--- Set problem ---
In the entries below, find the line containing "Write part 5" and the line containing "BARE_LENGTH = (36, 52)". Copy those two lines and everything between them exactly, and only that.

Rows from a 3D modeling dataset
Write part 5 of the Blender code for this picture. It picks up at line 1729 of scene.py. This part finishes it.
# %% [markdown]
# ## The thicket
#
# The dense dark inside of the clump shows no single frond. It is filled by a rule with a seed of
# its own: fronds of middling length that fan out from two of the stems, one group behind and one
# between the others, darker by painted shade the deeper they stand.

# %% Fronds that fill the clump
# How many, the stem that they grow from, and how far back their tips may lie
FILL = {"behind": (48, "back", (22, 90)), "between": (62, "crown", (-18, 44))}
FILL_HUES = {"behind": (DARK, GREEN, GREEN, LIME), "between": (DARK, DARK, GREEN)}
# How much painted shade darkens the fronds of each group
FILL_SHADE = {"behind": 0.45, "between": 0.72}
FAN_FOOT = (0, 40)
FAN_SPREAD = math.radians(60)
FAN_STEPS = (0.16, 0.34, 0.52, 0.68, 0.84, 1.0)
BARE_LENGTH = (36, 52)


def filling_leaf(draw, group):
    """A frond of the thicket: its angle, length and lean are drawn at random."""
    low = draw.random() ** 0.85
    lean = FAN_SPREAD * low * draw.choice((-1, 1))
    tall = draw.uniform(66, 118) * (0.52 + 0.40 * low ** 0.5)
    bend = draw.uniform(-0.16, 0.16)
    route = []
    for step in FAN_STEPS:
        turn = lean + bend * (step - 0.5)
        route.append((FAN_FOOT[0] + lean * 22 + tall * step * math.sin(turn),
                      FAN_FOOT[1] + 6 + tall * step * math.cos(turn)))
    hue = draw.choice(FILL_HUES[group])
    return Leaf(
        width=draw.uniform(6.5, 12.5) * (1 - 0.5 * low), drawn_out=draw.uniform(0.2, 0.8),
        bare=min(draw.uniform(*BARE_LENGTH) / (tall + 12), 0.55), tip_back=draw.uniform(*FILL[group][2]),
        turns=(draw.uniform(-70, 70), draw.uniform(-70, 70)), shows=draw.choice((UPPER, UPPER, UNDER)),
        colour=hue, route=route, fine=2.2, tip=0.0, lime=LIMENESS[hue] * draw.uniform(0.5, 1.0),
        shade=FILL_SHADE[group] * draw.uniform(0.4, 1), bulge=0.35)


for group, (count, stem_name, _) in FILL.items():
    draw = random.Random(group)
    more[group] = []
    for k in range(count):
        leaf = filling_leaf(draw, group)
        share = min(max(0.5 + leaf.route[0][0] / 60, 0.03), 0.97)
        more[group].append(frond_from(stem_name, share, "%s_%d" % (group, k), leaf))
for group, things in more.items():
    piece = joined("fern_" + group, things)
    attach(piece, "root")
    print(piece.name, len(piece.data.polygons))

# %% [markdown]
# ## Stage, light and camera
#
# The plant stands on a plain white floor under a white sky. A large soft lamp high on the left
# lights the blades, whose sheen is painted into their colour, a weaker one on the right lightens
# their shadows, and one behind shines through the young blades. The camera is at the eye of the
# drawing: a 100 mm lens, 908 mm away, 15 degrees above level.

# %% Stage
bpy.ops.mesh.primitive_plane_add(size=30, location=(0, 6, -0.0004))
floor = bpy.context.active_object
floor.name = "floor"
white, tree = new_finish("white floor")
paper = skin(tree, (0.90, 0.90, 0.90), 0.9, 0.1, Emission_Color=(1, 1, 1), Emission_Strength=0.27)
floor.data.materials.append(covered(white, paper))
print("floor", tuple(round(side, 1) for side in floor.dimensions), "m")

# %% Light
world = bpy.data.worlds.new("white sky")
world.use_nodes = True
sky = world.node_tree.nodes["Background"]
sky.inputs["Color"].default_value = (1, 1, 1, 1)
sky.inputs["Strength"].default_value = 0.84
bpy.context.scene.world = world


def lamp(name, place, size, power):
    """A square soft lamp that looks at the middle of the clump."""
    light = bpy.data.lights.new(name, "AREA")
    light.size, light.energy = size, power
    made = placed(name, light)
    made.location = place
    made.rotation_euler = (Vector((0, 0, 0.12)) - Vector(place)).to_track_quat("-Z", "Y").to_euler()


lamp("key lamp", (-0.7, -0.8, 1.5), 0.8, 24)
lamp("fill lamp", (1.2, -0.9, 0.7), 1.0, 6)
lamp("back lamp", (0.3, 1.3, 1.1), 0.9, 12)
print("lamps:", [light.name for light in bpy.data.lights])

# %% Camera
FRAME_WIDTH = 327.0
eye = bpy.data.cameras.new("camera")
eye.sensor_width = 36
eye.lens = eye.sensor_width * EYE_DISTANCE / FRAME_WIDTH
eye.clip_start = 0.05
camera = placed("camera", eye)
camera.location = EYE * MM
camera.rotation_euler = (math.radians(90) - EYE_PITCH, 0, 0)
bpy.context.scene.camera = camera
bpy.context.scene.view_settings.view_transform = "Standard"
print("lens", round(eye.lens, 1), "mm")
==
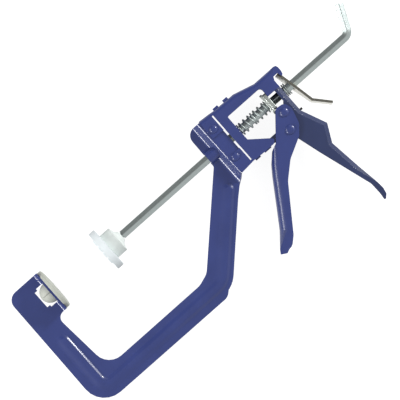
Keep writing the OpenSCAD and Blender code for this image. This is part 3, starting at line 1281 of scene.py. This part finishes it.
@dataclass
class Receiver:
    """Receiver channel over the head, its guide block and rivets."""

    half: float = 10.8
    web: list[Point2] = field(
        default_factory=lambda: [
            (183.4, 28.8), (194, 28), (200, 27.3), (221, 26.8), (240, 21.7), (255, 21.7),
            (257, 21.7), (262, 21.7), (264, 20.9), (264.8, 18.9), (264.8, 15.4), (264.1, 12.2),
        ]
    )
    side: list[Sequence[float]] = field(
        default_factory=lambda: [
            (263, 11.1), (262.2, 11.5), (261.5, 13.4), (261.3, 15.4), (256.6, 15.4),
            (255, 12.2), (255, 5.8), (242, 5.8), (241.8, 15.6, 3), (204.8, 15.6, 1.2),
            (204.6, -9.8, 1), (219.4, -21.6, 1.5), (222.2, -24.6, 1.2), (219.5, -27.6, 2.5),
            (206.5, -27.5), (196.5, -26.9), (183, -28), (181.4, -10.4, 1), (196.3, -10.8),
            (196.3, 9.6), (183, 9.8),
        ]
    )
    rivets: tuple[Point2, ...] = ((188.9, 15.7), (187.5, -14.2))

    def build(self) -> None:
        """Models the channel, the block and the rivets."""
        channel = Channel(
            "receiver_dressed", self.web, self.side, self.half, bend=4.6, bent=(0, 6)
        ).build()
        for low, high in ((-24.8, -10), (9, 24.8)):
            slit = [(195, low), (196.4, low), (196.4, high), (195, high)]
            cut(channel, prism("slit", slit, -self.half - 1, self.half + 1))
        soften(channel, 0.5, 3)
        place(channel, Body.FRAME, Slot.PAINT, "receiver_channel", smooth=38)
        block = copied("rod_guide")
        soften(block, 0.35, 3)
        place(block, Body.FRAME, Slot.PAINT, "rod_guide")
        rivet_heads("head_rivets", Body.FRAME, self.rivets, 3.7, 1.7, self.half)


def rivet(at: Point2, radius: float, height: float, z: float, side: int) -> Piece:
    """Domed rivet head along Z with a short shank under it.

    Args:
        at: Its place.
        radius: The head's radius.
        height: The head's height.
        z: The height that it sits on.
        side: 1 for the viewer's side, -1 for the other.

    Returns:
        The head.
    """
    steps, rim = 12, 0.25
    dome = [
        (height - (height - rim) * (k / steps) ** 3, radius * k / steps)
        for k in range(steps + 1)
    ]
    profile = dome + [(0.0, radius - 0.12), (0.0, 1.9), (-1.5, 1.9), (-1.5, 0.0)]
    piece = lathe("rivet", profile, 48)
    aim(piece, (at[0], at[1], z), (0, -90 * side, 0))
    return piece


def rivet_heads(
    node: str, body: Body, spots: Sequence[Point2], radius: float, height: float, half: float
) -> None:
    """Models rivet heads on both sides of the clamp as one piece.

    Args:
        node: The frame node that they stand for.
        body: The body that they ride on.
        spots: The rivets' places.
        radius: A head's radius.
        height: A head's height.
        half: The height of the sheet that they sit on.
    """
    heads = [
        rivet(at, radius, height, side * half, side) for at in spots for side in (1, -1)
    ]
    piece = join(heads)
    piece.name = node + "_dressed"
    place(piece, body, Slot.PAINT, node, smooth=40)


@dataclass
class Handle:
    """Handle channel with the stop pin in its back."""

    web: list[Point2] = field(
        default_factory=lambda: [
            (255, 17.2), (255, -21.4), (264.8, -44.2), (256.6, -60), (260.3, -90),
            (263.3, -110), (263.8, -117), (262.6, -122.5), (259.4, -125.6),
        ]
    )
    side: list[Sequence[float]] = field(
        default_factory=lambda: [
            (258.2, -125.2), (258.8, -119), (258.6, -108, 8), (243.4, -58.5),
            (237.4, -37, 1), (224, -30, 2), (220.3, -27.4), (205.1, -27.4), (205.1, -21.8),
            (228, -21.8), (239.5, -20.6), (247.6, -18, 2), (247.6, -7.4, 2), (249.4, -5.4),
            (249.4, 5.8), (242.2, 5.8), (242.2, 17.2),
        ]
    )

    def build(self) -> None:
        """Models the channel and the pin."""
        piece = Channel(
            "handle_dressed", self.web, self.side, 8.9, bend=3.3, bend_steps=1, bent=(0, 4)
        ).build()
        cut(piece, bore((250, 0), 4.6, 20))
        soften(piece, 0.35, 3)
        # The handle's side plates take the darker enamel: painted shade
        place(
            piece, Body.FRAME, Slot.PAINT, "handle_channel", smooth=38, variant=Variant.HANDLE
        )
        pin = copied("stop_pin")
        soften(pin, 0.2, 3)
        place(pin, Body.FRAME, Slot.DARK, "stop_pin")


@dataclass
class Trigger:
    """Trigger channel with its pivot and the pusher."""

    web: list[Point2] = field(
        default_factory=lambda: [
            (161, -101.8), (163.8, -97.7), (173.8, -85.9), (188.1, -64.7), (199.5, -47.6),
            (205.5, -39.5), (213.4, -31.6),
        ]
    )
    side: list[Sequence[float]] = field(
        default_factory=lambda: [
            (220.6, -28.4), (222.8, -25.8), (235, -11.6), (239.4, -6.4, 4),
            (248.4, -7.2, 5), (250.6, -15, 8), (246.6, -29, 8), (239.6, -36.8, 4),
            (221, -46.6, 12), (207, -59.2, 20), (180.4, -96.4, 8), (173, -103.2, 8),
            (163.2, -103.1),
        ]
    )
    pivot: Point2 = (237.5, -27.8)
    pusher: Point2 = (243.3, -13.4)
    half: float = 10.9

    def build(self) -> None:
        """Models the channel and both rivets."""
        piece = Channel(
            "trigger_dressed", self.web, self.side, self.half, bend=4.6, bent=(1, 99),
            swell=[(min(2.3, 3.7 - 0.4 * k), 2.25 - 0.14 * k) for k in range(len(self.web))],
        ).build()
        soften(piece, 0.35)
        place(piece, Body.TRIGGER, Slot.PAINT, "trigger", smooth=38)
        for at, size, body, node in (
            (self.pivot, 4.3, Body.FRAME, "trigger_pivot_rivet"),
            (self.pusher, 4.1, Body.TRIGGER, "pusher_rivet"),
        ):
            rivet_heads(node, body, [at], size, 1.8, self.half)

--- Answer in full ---
Write part 5 of the Blender code for this picture. It picks up at line 1729 of scene.py. This part finishes it.
# %% [markdown]
# ## The thicket
#
# The dense dark inside of the clump shows no single frond. It is filled by a rule with a seed of
# its own: fronds of middling length that fan out from two of the stems, one group behind and one
# between the others, darker by painted shade the deeper they stand.

# %% Fronds that fill the clump
# How many, the stem that they grow from, and how far back their tips may lie
FILL = {"behind": (48, "back", (22, 90)), "between": (62, "crown", (-18, 44))}
FILL_HUES = {"behind": (DARK, GREEN, GREEN, LIME), "between": (DARK, DARK, GREEN)}
# How much painted shade darkens the fronds of each group
FILL_SHADE = {"behind": 0.45, "between": 0.72}
FAN_FOOT = (0, 40)
FAN_SPREAD = math.radians(60)
FAN_STEPS = (0.16, 0.34, 0.52, 0.68, 0.84, 1.0)
BARE_LENGTH = (36, 52)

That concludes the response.